Geopolitical forces are pounding down on supply chains as businesses large and small boost their trading presences across new borders. Supply chain managers are watching those forces particularly close this year, analysts say. Research announced last week from Marsh & McLennan Companies found that 52 percent of treasury management and finance professionals are watching geopolitical events and how they impact corporate growth.
Effects on business operations, such as supply chain disruptions, researchers for the
2017 Association for Financial Professionals Risk Survey found, are among the largest factors of earnings uncertainty.
“Given the rise in geopolitical instability and other global risks, forward-thinking financial leaders and treasurers must focus on helping their organizations understand the potential impact of uncertain events on business strategies, operations and supply chains,” said Alex Wittenberg, executive director of Marsh & McLennan Companies’ Global Risk Center, in a statement.
It’s given rise to a recent trend among international traders: the anti-globalization movement.
A report by supply chain and business intelligence firm
eft released this month looked more closely at this phenomenon for its latest
Supply Chain Hot Trends report. Analysts found that 51 percent of supply chain professionals do agree that there is an anti-globalization movement brewing in their industry that leads to a slowing down of international trade. Most attribute that deceleration to global economic instability, though more than a fifth said increased protectionist attitudes have contributed to the trend.
“The anti-globalization movement is a movement against global free trade in favor of protectionism for domestic production,” explained Haley Garner, eft research director, in a recent interview with PYMNTS. “It likely exists because of the shifts in manufacturing jobs away from traditional manufacturing hubs, a backlash against what is perceived as unfair trade practices, increased discrepancy in wealth distribution and the polarization of the issue.”
From trade agreements, to discrepancies in trade regulation across barriers, to political attitudes towards
international trade, the anti-globalization movement certainly has geopolitical roots. And whether these professionals believe in the anti-globalization movement or not, eft concluded that, “either way, trade looks like it will become less free and open.”
That even split between those supply chain professionals that see an anti-globalization movement brewing and those that simply see a decline in global trade was one of the findings of eft’s report that surprised Garner most, he said.
Impact On FinTech Investment
The deceleration of global trade could offer insight as to why most (52.3 percent) of supply chain professionals told eft they aren’t looking into the application of blockchain for their companies.
Distributed ledgers have dozens of potential use cases, but among the most commonly cited is the possibility for the tool to
disrupt the cross-border trade, payments and trade finance space. A shrinking of the cross-border trade space may mean supply chain professionals see no need to innovate in technologies that would apply specifically to global trade.
But Garner said another issue can be at work here: Eft found that 24 percent of those surveyed are not familiar with blockchain at all.
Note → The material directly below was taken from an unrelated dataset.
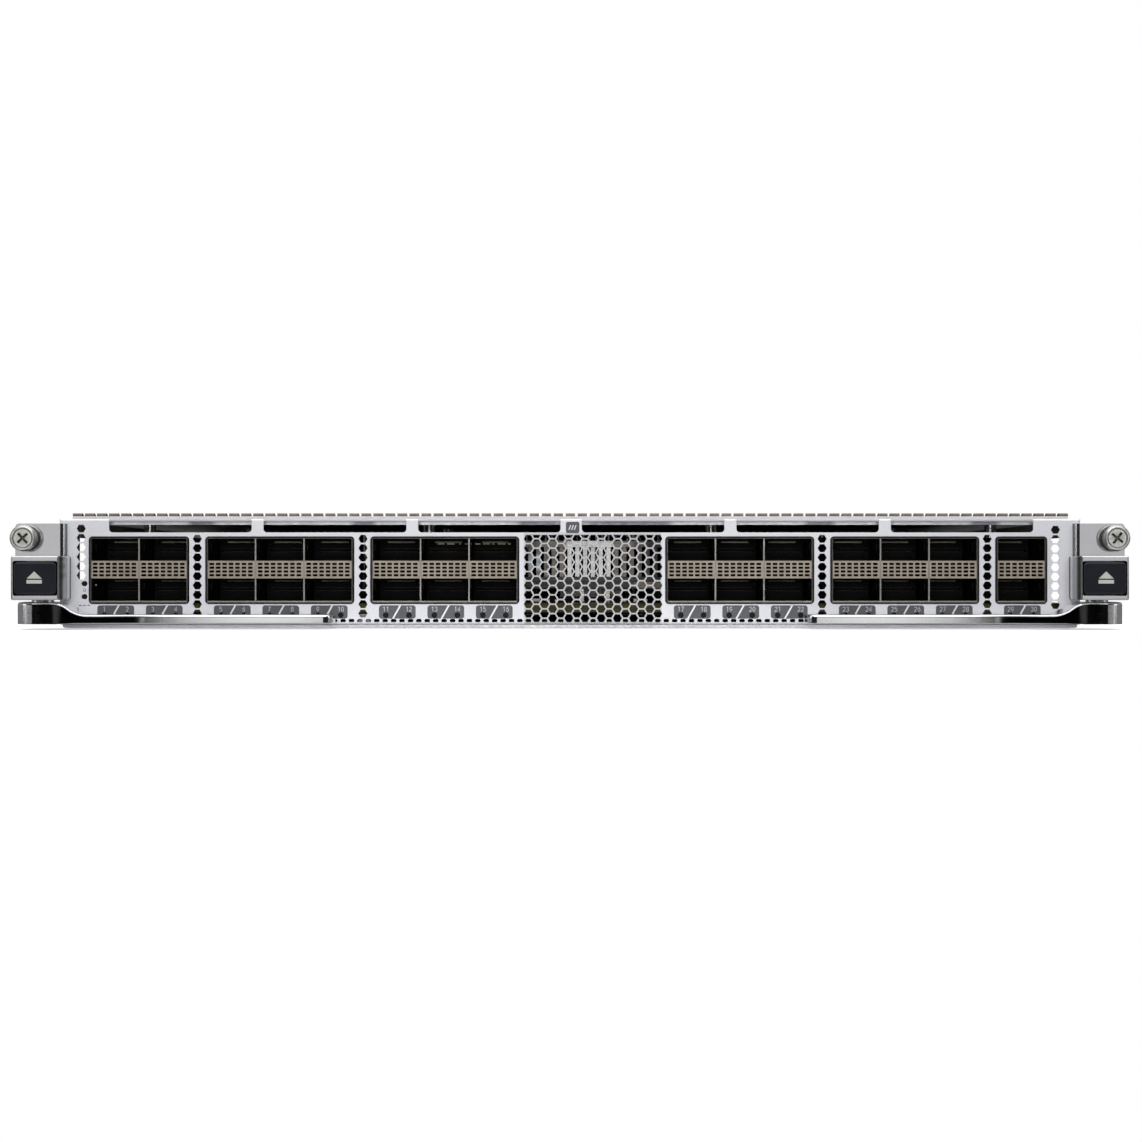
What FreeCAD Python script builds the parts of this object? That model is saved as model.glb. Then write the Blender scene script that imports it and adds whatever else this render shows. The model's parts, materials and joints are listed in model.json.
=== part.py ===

“One of the biggest drivers of the education gap is that blockchain comes from outside of supply chain,” Garner explained. “In addition, it’s a new technology regardless of industry, with a number of unanswered questions pertaining to it.”
But, he continued, that doesn’t mean there isn’t a role blockchain may play in disrupting the supply chain management industry.
“This education shortfall is going to be shortlived as investment and time is spent in the space by supply chain experts,” Garner noted.
Indeed, for the nearly half of supply chain professionals interested in integrating blockchain solutions, the most common application they’re looking at is the transfer of data between supply chain partners (24 percent). Payments, especially for SMEs, is also of high interest.
Garner noted that eft hasn’t yet focused too much on cross-border payments innovation in its research and analysis. But, with so many professionals looking at blockchain for payments-related use cases, it’s an area supply chain industry stakeholders will have to watch.
“The order-to-cash process is also transforming quickly as consumers and customers are much more involved in the process, given the tools at their disposal,” the research director said. “Blockchain, though, could have a totally transformative effect on how payments are processed in supply chain.”
Still, with early talk of an anti-globalization movement, it is unclear just how much blockchain could disrupt supply chain payments, with many analysts and investors eying the technology to disrupt cross-border payments and data transfer in particular. Garner added that the anti-globalization movement isn’t yet an immediate threat on cross-border trade – or innovation.
“I do’t see the anti-globalization movement being that sudden, abrupt or all-encompassing,” the executive said. “Unless consumer habits drastically change, there will still be significant demand for goods from other countries. Anti-globalization won’t champion blockchain, but I don’t think it will stop it dead in its tracks.”